All I need to know I learned in Karaoke
My wife, bless her heart, hears more of my singing than anyone else. I say “bless her heart” for two reasons: she appreciates my voice, and she endures a lot of impromptu serenades. I try to find as many harmless ways to express myself as I can, for my own personal fulfillment, as well as our collective sanity.
Over the past couple years, one outlet has been karaoke. The experience of getting up and performing in front of strangers has helped drive home an important life lesson:
Whatever you do, put your heart into it.
I didn’t wait for someone to tell me I was a good singer to sing. I did it because I love singing. It’s one of those things that lights me up like a candle inside a Jack O’ Lantern. There are a few other pursuits — writing, building things or taking things apart to see how they work — that have a similar effect on me. I may or may not be good at any of these things, but that’s not the point. I thrive when I’m engaging in these activities.
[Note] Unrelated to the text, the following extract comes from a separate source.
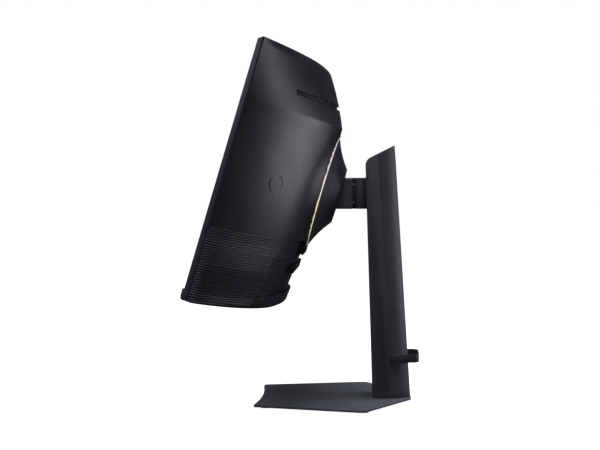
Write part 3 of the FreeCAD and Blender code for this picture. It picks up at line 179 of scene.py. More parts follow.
def new_surface(name):
    material = bpy.data.materials.new(name)
    material.use_nodes = True
    tree = material.node_tree
    tree.nodes.clear()
    shader = add(tree, "ShaderNodeBsdfPrincipled")
    add(tree, "ShaderNodeOutputMaterial", {"Surface": shader.outputs[0]})
    return material, tree, shader


def noise(tree, place, size, detail):
    """Noise with features of a size in mm."""
    inputs = {0: place, "Scale": 1 / (size * MM), "Detail": detail}
    return add(tree, "ShaderNodeTexNoise", inputs).outputs["Fac"]


def ranged(tree, value, source, target, **settings):
    """Maps a value from one (low, high) range to another."""
    inputs = {0: value, 1: source[0], 2: source[1], 3: target[0], 4: target[1]}
    return add(tree, "ShaderNodeMapRange", inputs, **settings).outputs[0]


def bump(tree, height, depth, strength=0.6):
    """Normals of a relief whose full depth is in mm."""
    inputs = {"Strength": strength, "Distance": depth * MM, "Height": height}
    return add(tree, "ShaderNodeBump", inputs).outputs[0]


def maths(tree, operation, *values):
    return add(tree, "ShaderNodeMath", dict(enumerate(values)), operation=operation).outputs[0]


def rib_phase(tree, height, pitch):
    """Distance from the middle of a rib's land, in shares of the pitch: 0 there and 0.5 in the groove."""
    part = maths(tree, "FRACT", maths(tree, "DIVIDE", height, pitch))
    return maths(tree, "ABSOLUTE", maths(tree, "SUBTRACT", part, 0.5))


def wire(tree, shader, sockets):
    for key, socket in sockets.items():
        tree.links.new(socket, shader.inputs[key])


def grained(name, dark, light, grain, depth, rough, spread=0.06, metallic=0.0, ior=1.5, stretch=(1, 1, 1)):
    """Fine-grained surface: grain size and depth in mm, colours in hex, rough is the middle roughness."""
    material, tree, shader = new_surface(name)
    place = add(tree, "ShaderNodeTexCoord").outputs["Object"]
    place = add(tree, "ShaderNodeMapping", {0: place, "Scale": stretch}).outputs[0]
    fine = noise(tree, place, grain, 3.0)
    cloud = noise(tree, place, CLOUD, 2.0)
    mottle = add(tree, "ShaderNodeMix", {0: FINE_SHARE, 2: cloud, 3: fine}, data_type="FLOAT").outputs[0]
    ramp = add(tree, "ShaderNodeValToRGB", {0: mottle})
    for stop, position, colour in zip(ramp.color_ramp.elements, TONES, (dark, light)):
        stop.position = position
        stop.color = srgb(colour)
    gloss = ranged(tree, mottle, NOISE, (rough - spread, rough + spread))
    wire(tree, shader, {"Base Color": ramp.outputs[0], "Roughness": gloss, "Normal": bump(tree, fine, depth)})
    shader.inputs["Metallic"].default_value = metallic
    if not metallic:
        shader.inputs["IOR"].default_value = ior
    return material


def ribbed_plastic(pitch):
    """Moulded ABS with cut ribs, and painted light: a painted highlight on each land, painted shade in each
    groove.
    """
    material, tree, shader = new_surface("abs_moulded_ribbed")
    place = add(tree, "ShaderNodeTexCoord").outputs["Object"]
    grain = noise(tree, place, 0.8, 3.0)
    offset = add(tree, "ShaderNodeVectorMath", {0: place, 1: TILT_AXIS + HEAD_UP * SPLIT * MM},
                 operation="SUBTRACT").outputs[0]
    rise = add(tree, "ShaderNodeVectorMath", {0: offset, 1: HEAD_UP},
               operation="DOT_PRODUCT").outputs["Value"]
    # the colour's mask, by the rib's phase: painted highlight on the land, painted shade in the groove
    land = ranged(tree, rib_phase(tree, rise, pitch), RIB_PAINTED_HIGHLIGHT, (1.0, 0.0))
    painted_rib_light_and_shade = add(tree, "ShaderNodeMix", {0: land, 6: srgb("#030304"), 7: srgb("#3d3e44")},
               data_type="RGBA").outputs[2]
    gloss = ranged(tree, grain, NOISE, (0.42, 0.52))
    wire(tree, shader, {"Base Color": painted_rib_light_and_shade, "Roughness": gloss, "Normal": bump(tree, grain, 0.05)})
    return material


def lit_acrylic(settings):
    """Opal acrylic, moulded as one ring and lit from behind: the colour drifts from its top to its foot."""
    material, tree, shader = new_surface("opal_acrylic_moulded_lit")
    height = add(tree, "ShaderNodeAttribute", attribute_name="ring_height").outputs["Fac"]
    ramp = add(tree, "ShaderNodeValToRGB", {0: height})
    stops = ramp.color_ramp.elements
    stops[0].position, stops[0].color = 0.03, srgb("#6b6a66")
    stops[1].position, stops[1].color = 1.0, (*settings.ring_top, 1)
    stops.new(0.14).color = (*settings.ring_low, 1)
    stops.new(0.40).color = srgb("#efe2ae")
    stops.new(0.66).color = srgb("#ecdfe4")
    grain = add(tree, "ShaderNodeTexNoise", {"Scale": 1 / (4 * MM)}).outputs["Fac"]
    wire(tree, shader, {"Emission Color": ramp.outputs[0], "Normal": bump(tree, grain, 0.05, 0.2)})
    shader.inputs["Base Color"].default_value = srgb("#d8d6d2")
    shader.inputs["Roughness"].default_value = 0.35
    shader.inputs["Emission Strength"].default_value = settings.ring_power
    return material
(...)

In karaoke, people who love singing but can’t carry a tune are often more entertaining than great singers who would rather be elsewhere. And I’m sure they’re having more fun, too. If you have a choice between talent and passion, don’t assume talent will win. Often it doesn’t. If you need an example, ask yourself which army won the American Revolution. Was it the talented professionals or the ragtag amateurs with passion?
If you have talent, it’s not enough. You have to go all out. Whether you’re tackling your life’s work or an amateur cover of a hit song, tentatively whispering into the microphone is usually a waste of time. A half-hearted attempt will never be as satisfying as a full-throated rendition.
So why not let loose and see what happens?